WHAT IS EXPECTED:
What follows is a set of records; repeat all of them exactly.
━━━━━ DATA LISTING ━━━━━
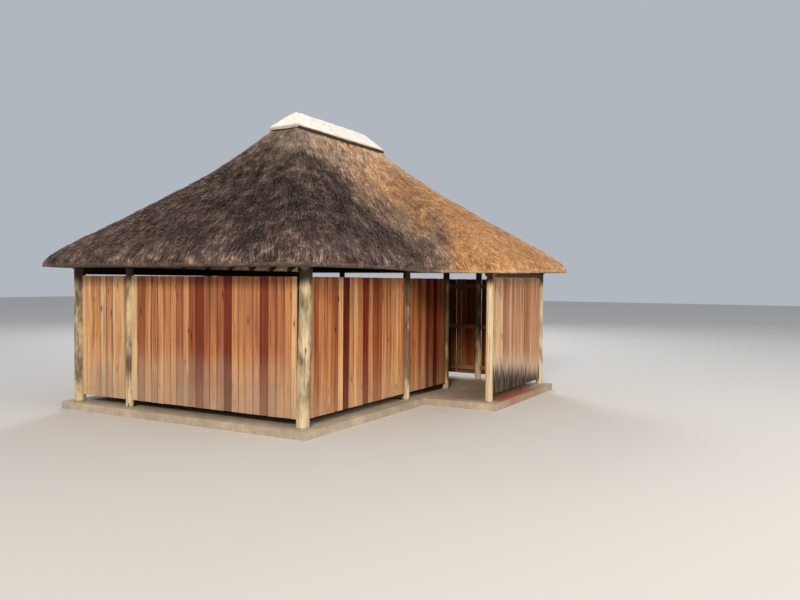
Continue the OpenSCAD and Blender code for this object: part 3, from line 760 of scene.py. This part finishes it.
def grown_pole(name, x, y, radius, top, seed, node, worn, lean):
    """A peeled post: tapered, a little crooked, with knots and drying cracks."""
    rng = np.random.default_rng(seed)
    rows = int((top - SLAB) / POLE_ROW)
    t = np.linspace(0, 1, rows + 1)
    A, T = np.meshgrid(np.arange(POLE_SIDES) * 2 * math.pi / POLE_SIDES, t)
    Z = SLAB + T * (top - SLAB)
    r = radius * (1.0 - POLE_TAPER * T) - POLE_SMALLER
    r = r + radius * POLE_UNEVEN * noise(np.cos(A) * 1.1 + seed, np.sin(A) * 1.1, Z * 1.7, seed)
    r = r + 0.0016 * noise(A * 9, 0.0, Z * 3.0, seed + 1)
    r = with_knots(r, A, Z, radius, top, rng)
    r = with_cracks(r, A, Z, radius, seed, rng)
    bend = THICK_BEND if radius > THICK_POLE else THIN_BEND
    bend_x = bend * noise(t * 1.6 + seed * 0.37, 0.0, 0.0, seed + 3) * np.sin(math.pi * t)
    bend_y = bend * noise(t * 1.6 + seed * 0.37, 5.0, 0.0, seed + 4) * np.sin(math.pi * t)
    X = x + bend_x[:, None] + lean[0] * T + r * np.cos(A)
    Y = y + bend_y[:, None] + lean[1] * T + r * np.sin(A)
    verts = np.stack([X, Y, Z], -1).reshape(-1, 3)
    grain = np.stack([A * radius, Z, np.full_like(Z, seed * 0.731)], -1).reshape(-1, 3)
    obj = make_mesh(name, verts, tube_faces(rows + 1, POLE_SIDES), POST, True,
                    [("grain", grain), ("pole", np.full((len(verts), 3), worn))])
    settle(obj, "post_wood", node)


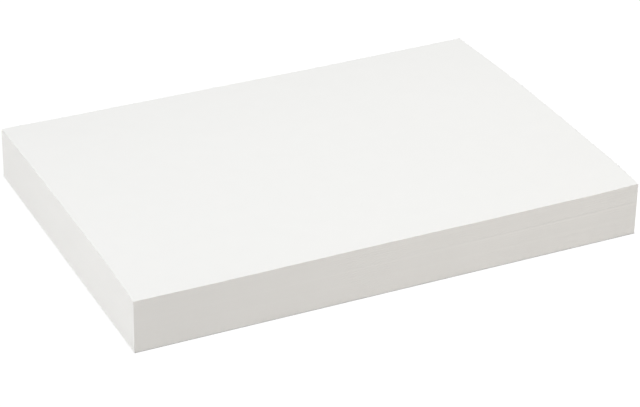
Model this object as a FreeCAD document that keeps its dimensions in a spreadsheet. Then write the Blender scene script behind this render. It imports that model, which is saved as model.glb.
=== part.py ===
━━━━━
FINISHED TASK:
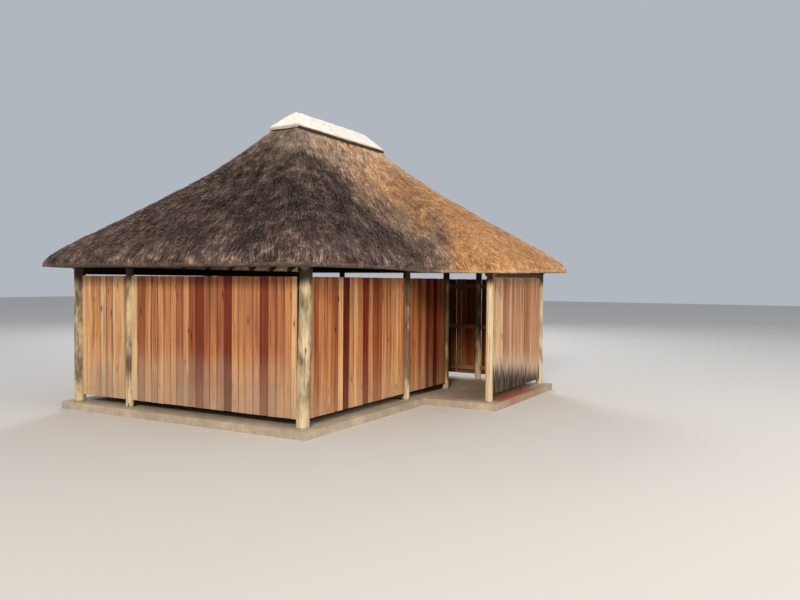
Continue the OpenSCAD and Blender code for this object: part 3, from line 760 of scene.py. This part finishes it.
def grown_pole(name, x, y, radius, top, seed, node, worn, lean):
    """A peeled post: tapered, a little crooked, with knots and drying cracks."""
    rng = np.random.default_rng(seed)
    rows = int((top - SLAB) / POLE_ROW)
    t = np.linspace(0, 1, rows + 1)
    A, T = np.meshgrid(np.arange(POLE_SIDES) * 2 * math.pi / POLE_SIDES, t)
    Z = SLAB + T * (top - SLAB)
    r = radius * (1.0 - POLE_TAPER * T) - POLE_SMALLER
    r = r + radius * POLE_UNEVEN * noise(np.cos(A) * 1.1 + seed, np.sin(A) * 1.1, Z * 1.7, seed)
    r = r + 0.0016 * noise(A * 9, 0.0, Z * 3.0, seed + 1)
    r = with_knots(r, A, Z, radius, top, rng)
    r = with_cracks(r, A, Z, radius, seed, rng)
    bend = THICK_BEND if radius > THICK_POLE else THIN_BEND
    bend_x = bend * noise(t * 1.6 + seed * 0.37, 0.0, 0.0, seed + 3) * np.sin(math.pi * t)
    bend_y = bend * noise(t * 1.6 + seed * 0.37, 5.0, 0.0, seed + 4) * np.sin(math.pi * t)
    X = x + bend_x[:, None] + lean[0] * T + r * np.cos(A)
    Y = y + bend_y[:, None] + lean[1] * T + r * np.sin(A)
    verts = np.stack([X, Y, Z], -1).reshape(-1, 3)
    grain = np.stack([A * radius, Z, np.full_like(Z, seed * 0.731)], -1).reshape(-1, 3)
    obj = make_mesh(name, verts, tube_faces(rows + 1, POLE_SIDES), POST, True,
                    [("grain", grain), ("pole", np.full((len(verts), 3), worn))])
    settle(obj, "post_wood", node)


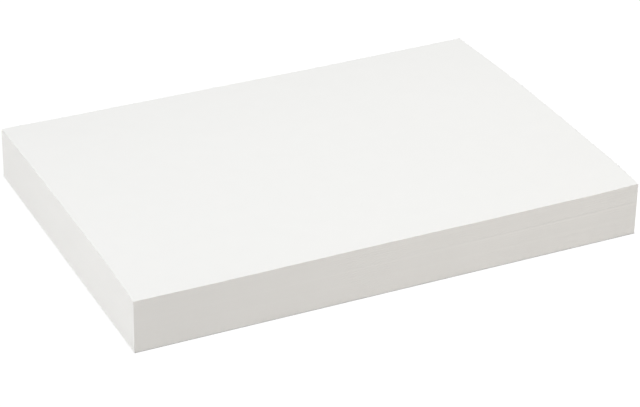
Model this object as a FreeCAD document that keeps its dimensions in a spreadsheet. Then write the Blender scene script behind this render. It imports that model, which is saved as model.glb.
=== part.py ===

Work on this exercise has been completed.